## PROBLEM REQUIREMENTS
Identify the lines that include the word "link", then copy all of them.

## SOURCE EXCERPT
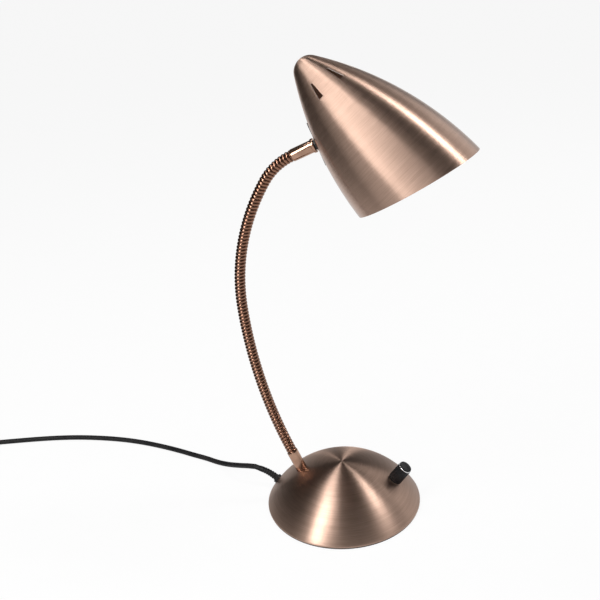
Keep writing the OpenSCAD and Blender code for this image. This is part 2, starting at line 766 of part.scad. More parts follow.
// Bent strip: one leg lies along the wall, the other crosses to the shade's axis
module holder_bracket() {
    tangent = [sin(wall_angle), cos(wall_angle)];
    inward = [-cos(wall_angle), sin(wall_angle)];
    wall_side = [joint_r, joint_t] + (shade_wall + bracket_gap) * inward;
    hold_side = wall_side + bracket_s * inward;
    corner = wall_side + tangent * (bracket_t - wall_side[1]) / tangent[1];
    inner_corner = hold_side + tangent * (bracket_t + bracket_s - hold_side[1]) / tangent[1];
    color(steel) difference() {
        in_shade() translate([0, bracket_w / 2, 0]) rotate([90, 0, 0]) linear_extrude(bracket_w)
            polygon([
                wall_side + bracket_foot * tangent, corner, [-bracket_foot, bracket_t],
                [-bracket_foot, bracket_t + bracket_s], inner_corner,
                hold_side + bracket_foot * tangent
            ]);
        at_joint() cylinder(d = nipple_d + slack, h = 10);
        in_shade() for (y = [-holder_screw_y, holder_screw_y]) translate([0, y, bracket_t - 1])
            cylinder(d = holder_screw_d + 0.9, h = 4);
    }
}

module head_nut() {
    from = shade_wall + bracket_gap + bracket_s + seat;
    color(steel) at_joint() translate([0, 0, from])
        hex_nut(nipple_nut_w, nipple_d + 2 * fit, nipple_nut_t - 0.5);
}

module lampholder() {
    color(white) in_shade() difference() {
        union() {
            translate([0, 0, holder_from]) cylinder(d = holder_d - holder_step, h = holder_l);
            translate([0, 0, holder_from + 10]) cylinder(d = holder_d, h = holder_l - 14);
        }
        translate([0, 0, holder_to - socket_l])
            cylinder(d = thread_d + 2 * thread_wall + 2 * seat, h = socket_l + 1);
        for (y = [-holder_screw_y, holder_screw_y]) translate([0, y, holder_from - 1])
            cylinder(d = holder_screw_d + 2 * fit, h = 7);
        translate([holder_d / 2 - 5, lead_side, lead_entry]) rotate([0, 90, 0])
            cylinder(d = 2 * lead_r + slack, h = 10);
    }
}

module thread_shell() {
    color(brass) in_shade() translate([0, 0, holder_to - socket_l + 3])
        tube(thread_d + 2 * thread_wall, thread_d, socket_l - 5);
}

module centre_contact() {
    color(brass) in_shade() {
        translate([-1.5, -5, holder_to - socket_l + seat]) cube([3, 10, 0.6]);
        translate([0, 0, holder_to - socket_l + seat]) cylinder(d = 4, h = contact_h);
    }
}

module holder_screws() {
    color(steel) in_shade() for (y = [-holder_screw_y, holder_screw_y])
        translate([0, y, bracket_t - seat]) rotate([180, 0, 0])
            pan_screw(holder_screw_d, 7, 4.6, 1.8);
}

module holder_lead() {
    inward = [-cos(wall_angle), 0, sin(wall_angle)];
    start = [joint_r, 0, joint_t] + (head_nipple_l + lead_out + seat) * inward;
    color(black) in_shade() route_tube(concat([start], spline([
        start + 1.5 * inward, start + [-5, 1.2, 0.8], start + [-7, 3, -2.4], start + [-7.6, 3.4, -7.5],
        [holder_d / 2 + 3, lead_side + 0.6, lead_entry + 1.2],
        [holder_d / 2 - 0.6, lead_side, lead_entry], [holder_d / 2 - 3.4, lead_side, lead_entry]
    ], 2)), lead_r, 8);
}

module bulb_glass() {
    ball_z = shoulder_z + bulb_l - bulb_d / 2;
    throat_r = cap_d / 2 - 0.3;
    flare_r = 0.4 * bulb_d;
    color(glass) in_shade() {
        translate([0, 0, ball_z]) sphere(d = bulb_d);
        translate([0, 0, shoulder_z + seat]) cylinder(r = throat_r, h = ball_z - shoulder_z);
        translate([0, 0, holder_to + 2])
            cylinder(r1 = throat_r, r2 = flare_r, h = ball_z - bulb_d * 0.3 - holder_to - 2);
    }
}

module bulb_cap() {
    color(brass) in_shade() {
        translate([0, 0, cap_z + 3]) cylinder(d = cap_d, h = cap_l - 3);
        translate([0, 0, cap_z]) cylinder(d1 = 6, d2 = cap_d - 2, h = 3);
    }
}

// ---- Cord, from the terminals to the plug ----

module cord_gland() {
    waist_d = flange_d - gland_waist - 2 * seat;
    steps = 5;
    path = [for (i = [0:steps]) sleeve_at(sleeve_l * i / steps)];
    root = [for (p = [path[0] - 1.2 * unit(path[1] - path[0])]) p];
    color(black) {
        difference() {
            on_dome(gland_r, gland_az) translate([0, 0, -1]) cylinder(d = flange_d, h = flange_t + 1);
            dome_ball(-seat);
        }
        on_dome(gland_r, gland_az) translate([0, 0, -base_wall - 1])
            cylinder(d = waist_d, h = 2 + base_wall);
        intersection() {
            on_dome(gland_r, gland_az) translate([0, 0, -base_wall - gland_in])
                cylinder(d = gland_lip_d, h = gland_in + 1);
            dome_ball(base_wall + seat);
        }
        route_tube(concat(root, path), [for (i = [-1:steps])
            sleeve_root - (sleeve_root - cord_r - sleeve_lip) * max(i, 0) / steps], 12);
    }
}

module inlet_lead() {
    from = base_wall + gland_in + seat;
    low_z = plate_top + cord_r + 0.1;
    root = [for (d = [from, from + 1])
        lead_point(gland_r - d * cos(gland_up), gland_z - d * sin(gland_up))];
    color(black) route_tube(concat([root[0]], spline([
        root[1], lead_point(gland_r - 5.4, low_z), lead_point(gland_r - 10, low_z),
        lead_point(gland_r - 16, low_z + 1), lead_point(clamp_r + 17, lead_z - 4.6),
        lead_point(clamp_r + 11, lead_z - 1.4), lead_point(clamp_r + 5, lead_z),
        lead_point(clamp_r, lead_z), lead_point(clamp_r - 5, lead_z),
        [-20, 16, lead_z], [-14, 21, lead_z], inlet_end
    ], 2)), cord_r - 0.1, 8);
}

// Saddle over the lead, held by two screws
module cord_clamp() {
    side = clamp_pitch + clamp_head_d / 2 + 0.6;
    groove = cord_r + slack / 2;
    color(white) translate([0, 0, weight_top + seat]) rotate([0, 0, gland_az])
        translate([clamp_r, 0, 0]) difference() {
            translate([-3.5, -side, 0]) cube([7, 2 * side, cord_d + 2.6]);
            translate([-4, 0, groove]) rotate([0, 90, 0]) cylinder(r = groove, h = 8);
            translate([-4, -groove, -1]) cube([8, 2 * groove, 1 + groove]);
            for (s = [-1, 1]) translate([0, clamp_pitch * s, -1])
                cylinder(d = clamp_screw_d + 0.6, h = 12);
            for (s = [-1, 1]) translate([0, clamp_pitch * s, clamp_floor])
                cylinder(d = clamp_head_d + slack, h = 12);
        }
}

module clamp_screws() {
    color(steel) for (p = clamp_holes) translate([p[0], p[1], weight_top + clamp_floor + 2 * seat])
        pan_screw(clamp_screw_d, clamp_floor + clamp_hole - 1, clamp_head_d, 2);
}

module terminal_block() {
    color(white) translate([block_c[0] - block_size[0] / 2, block_c[1] - block_size[1] / 2, block_z])
        difference() {
        cube(block_size);
        for (y = [4, 9, 14]) {
            translate([-1, y, 4]) rotate([0, 90, 0]) cylinder(d = 3, h = 19);
            translate([4, y, 5]) cylinder(d = 3.2, h = 5);
            translate([13, y, 5]) cylinder(d = 3.2, h = 5);
        }
    }
}

// Single wires between the terminals, the neck's lead and the switch
module base_wires() {
    tail = place(-foot_ferrule_l - lead_below - slack);
    neck_tail = [tail[0] * cos(neck_az), tail[0] * sin(neck_az), tail[1]];
    side = lug_side * [-sin(knob_az), cos(knob_az), 0];
    left = [block_c[0] - block_size[0] / 2 - 0.1, block_c[1], block_z + 4];
    right = left + [block_size[0] + 0.2, 0, 0];
    color(black) {
        route_tube(spline([neck_tail, neck_tail + [2, 0.4, -3], [-26, 12, 20.5], [-18, 21, 18],
            left + [-4, 4.6, 0.6], left + [0, 5, 0]], 2), 1.2, 8);
        route_tube(spline([lug + side, lug + side + [-4, 1, -0.4], [28, 8, 14.4], [18, 22, 14.8],
            right], 3), lug_wire_r, 8);
        route_tube(spline([lug - side, lug - side + [-4, 1, -0.4], [26, -2, 14.4], [16, 12, 14.8],
            right + [0, -5, 0]], 3), lug_wire_r, 8);
    }
}

module cord_run() {
    color(black) route_tube(concat(
        [sleeve_tip],
        spline(concat([sleeve_tip + cord_d * sleeve_dir], floor_route, [coil_start + [2 * cord_d, 0, 0]]), 2),
        [coil_start]), cord_r, 8);
}

// One unbroken tube: a straight start, the turns, and a straight lead to the plug
module cord_coil() {
    total = 2 * coil_turns * loop_rings;
    turns = [for (i = [0:total]) coil_point(360 * i / loop_rings)];
    last = turns[total];
    drop = last[2] - plug_z;
    tail = [for (x = [9, 15, 20.6, tail_l])
        [last[0] - x, last[1], last[2] - drop * min(1, max(0, (x - 9) / 11.6))]];
    color(black) route_tube(concat([coil_start], turns, tail), cord_r, 6);
}

// Least distance between points of the coil that are at least half a turn apart
coil_gap = min([for (i = [0:6:coil_end]) for (j = [i + 180:6:coil_end])
    norm(coil_point(i) - coil_point(j))]) - cord_d;
echo(coil_gap = coil_gap);

// Band round both layers of the coil
module coil_tie() {
    r0 = coil_inner - cord_r - tie_gap;
    r1 = coil_outer + cord_r + tie_gap;
    h = 2 * coil_z + coil_rise - 2 * fit;
    color(black) translate([coil_c[0], coil_c[1], fit]) rotate([0, 0, tie_angle])
        rotate([90, 0, 0]) translate([0, 0, -tie_w / 2]) linear_extrude(tie_w) difference() {
            translate([r0 - tie_t, 0]) square([r1 - r0 + 2 * tie_t, h]);
            translate([r0, tie_t]) square([r1 - r0, h - 2 * tie_t]);
        }
}

module plug_body() {
    color(black) at_plug() difference() {
        union() {
            cylinder(d1 = cord_d + 1.2, d2 = 9.6, h = relief_l + 2);
            intersection() {
                translate([-plug_t / 2, 0, relief_l]) rotate([90, 0, 90]) linear_extrude(plug_t)
                    for (s = [0, 1]) mirror([s, 0]) polygon(concat([[0, 0]], plug_half, [[0, plug_l]]));
                translate([0, 20, relief_l]) rotate([90, 0, 0]) linear_extrude(40)
                    polygon([[-4.8, 0], [4.8, 0], [plug_t / 2, 7], [plug_t / 2, plug_l - 1],
                        [plug_t / 2 - 1, plug_l], [1 - plug_t / 2, plug_l],
                        [-plug_t / 2, plug_l - 1], [-plug_t / 2, 7]]);
            }
            for (s = [-1, 1]) translate([0, s * pin_gap / 2, relief_l + plug_l - 1])
                cylinder(d = pin_d, h = pin_sleeve + 1);
        }
        for (s = [-1, 1]) translate([0, s * pin_gap / 2, relief_l + plug_l - pin_in])
            cylinder(d = pin_core_d + 2 * seat, h = pin_in + pin_sleeve + 2);
    }
}

module plug_pins() {
    color(steel) at_plug() for (s = [-1, 1]) translate([0, s * pin_gap / 2, relief_l + plug_l]) {
        translate([0, 0, seat - pin_in]) cylinder(d = pin_core_d, h = pin_in + pin_sleeve + 1);
        translate([0, 0, pin_sleeve + seat]) cylinder(d = pin_d, h = pin_l - pin_sleeve - pin_tip);
        translate([0, 0, pin_l - pin_tip + seat]) cylinder(d1 = pin_d, d2 = pin_d / 2, h = pin_tip);
    }
}

// ---- Nodes ----

base_shell();
foot_pad();
base_plate();
base_weight();
centre_pillar();
centre_screw();
foot_ferrule();
foot_nipple();
foot_washer();
foot_nut();
switch_body();
switch_nut();
knob_shaft();
knob_grip();
knob_ring();
knob_cap();
cord_gland();
inlet_lead();
cord_clamp();
clamp_screws();
terminal_block();
base_wires();
for (i = [1:stretches]) neck_stretch(i);
for (i = [1:stretches]) neck_lead(i);
head_ferrule();
collar_nut();
joint_bar();
head_nipple();
shade();
holder_bracket();
head_nut();
lampholder();
thread_shell();
centre_contact();
holder_screws();
holder_lead();
bulb_glass();
bulb_cap();
cord_run();
cord_coil();
coil_tie();
plug_body();
plug_pins();
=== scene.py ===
# %% [markdown]
# # A copper desk lamp
#
# The lamp has a spun dome foot with a black switch knob, a wound gooseneck and a bullet-shaped
# shade with a slanted rim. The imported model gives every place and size. This script makes the
# surfaces that a camera sees: brushed copper, wound wire, black plastic, porcelain and glass.

# %% Load the frame
import json
import math

import bmesh
import bpy
from mathutils import Matrix, Vector

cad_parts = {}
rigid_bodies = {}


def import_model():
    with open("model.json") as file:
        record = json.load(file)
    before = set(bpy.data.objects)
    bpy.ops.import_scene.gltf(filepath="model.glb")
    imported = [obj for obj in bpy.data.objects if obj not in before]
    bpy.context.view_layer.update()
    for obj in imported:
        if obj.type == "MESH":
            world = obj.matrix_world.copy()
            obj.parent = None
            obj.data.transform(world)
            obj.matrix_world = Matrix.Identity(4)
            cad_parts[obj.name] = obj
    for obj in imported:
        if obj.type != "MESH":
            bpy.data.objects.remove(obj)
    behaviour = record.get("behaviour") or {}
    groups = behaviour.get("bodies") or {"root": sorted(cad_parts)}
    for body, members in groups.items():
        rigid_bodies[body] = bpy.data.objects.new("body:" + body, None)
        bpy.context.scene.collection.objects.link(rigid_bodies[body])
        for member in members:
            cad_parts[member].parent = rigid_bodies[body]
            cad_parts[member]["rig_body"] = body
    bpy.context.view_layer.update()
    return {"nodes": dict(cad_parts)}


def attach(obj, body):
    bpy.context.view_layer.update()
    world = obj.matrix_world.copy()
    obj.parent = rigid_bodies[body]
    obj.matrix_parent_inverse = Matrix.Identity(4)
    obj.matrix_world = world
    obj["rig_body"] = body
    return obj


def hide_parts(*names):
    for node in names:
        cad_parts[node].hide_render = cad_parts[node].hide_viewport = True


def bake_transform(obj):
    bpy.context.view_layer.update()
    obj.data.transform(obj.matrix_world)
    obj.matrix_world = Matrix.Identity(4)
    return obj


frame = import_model()
scene = bpy.context.scene
scene.view_settings.view_transform = "Standard"

# %% [markdown]
# ## Camera
#
# A camera's matrix holds its right, up and backward directions as columns, and its place as the
# last one. Writing them out fixes the slight roll of the photograph, which a camera aimed with a
# track constraint would lose. The lens is a normal one, 51 mm on a full-size sensor.

# %% Camera
right = Vector((0.99729, -0.02916, -0.0676))
up = Vector((0.07362, 0.39503, 0.91571))
back = right.cross(up)
eye = Vector((-0.02895, -0.69710, 0.51976))
camera = bpy.data.objects.new("camera", bpy.data.cameras.new("camera"))
camera.data.lens = 51.0
camera.data.sensor_width = 36.0
camera.matrix_world = Matrix((right, up, back)).transposed().to_4x4()
camera.matrix_world.translation = eye
scene.collection.objects.link(camera)
scene.camera = camera
print("the camera stands", round(eye.length, 3), "m from the foot's centre")

# %% [markdown]
# ## Places on the lamp
#
# Each group of pieces has its own frame: the dome's surface at a given spot, the neck's centre
# line, and the shade's axis. A 4x4 matrix for each frame lets a piece be modelled upright at the
# origin and then set in place, with its object still at the origin and unturned.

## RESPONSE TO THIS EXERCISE
        bpy.context.scene.collection.objects.link(rigid_bodies[body])
scene.collection.objects.link(camera)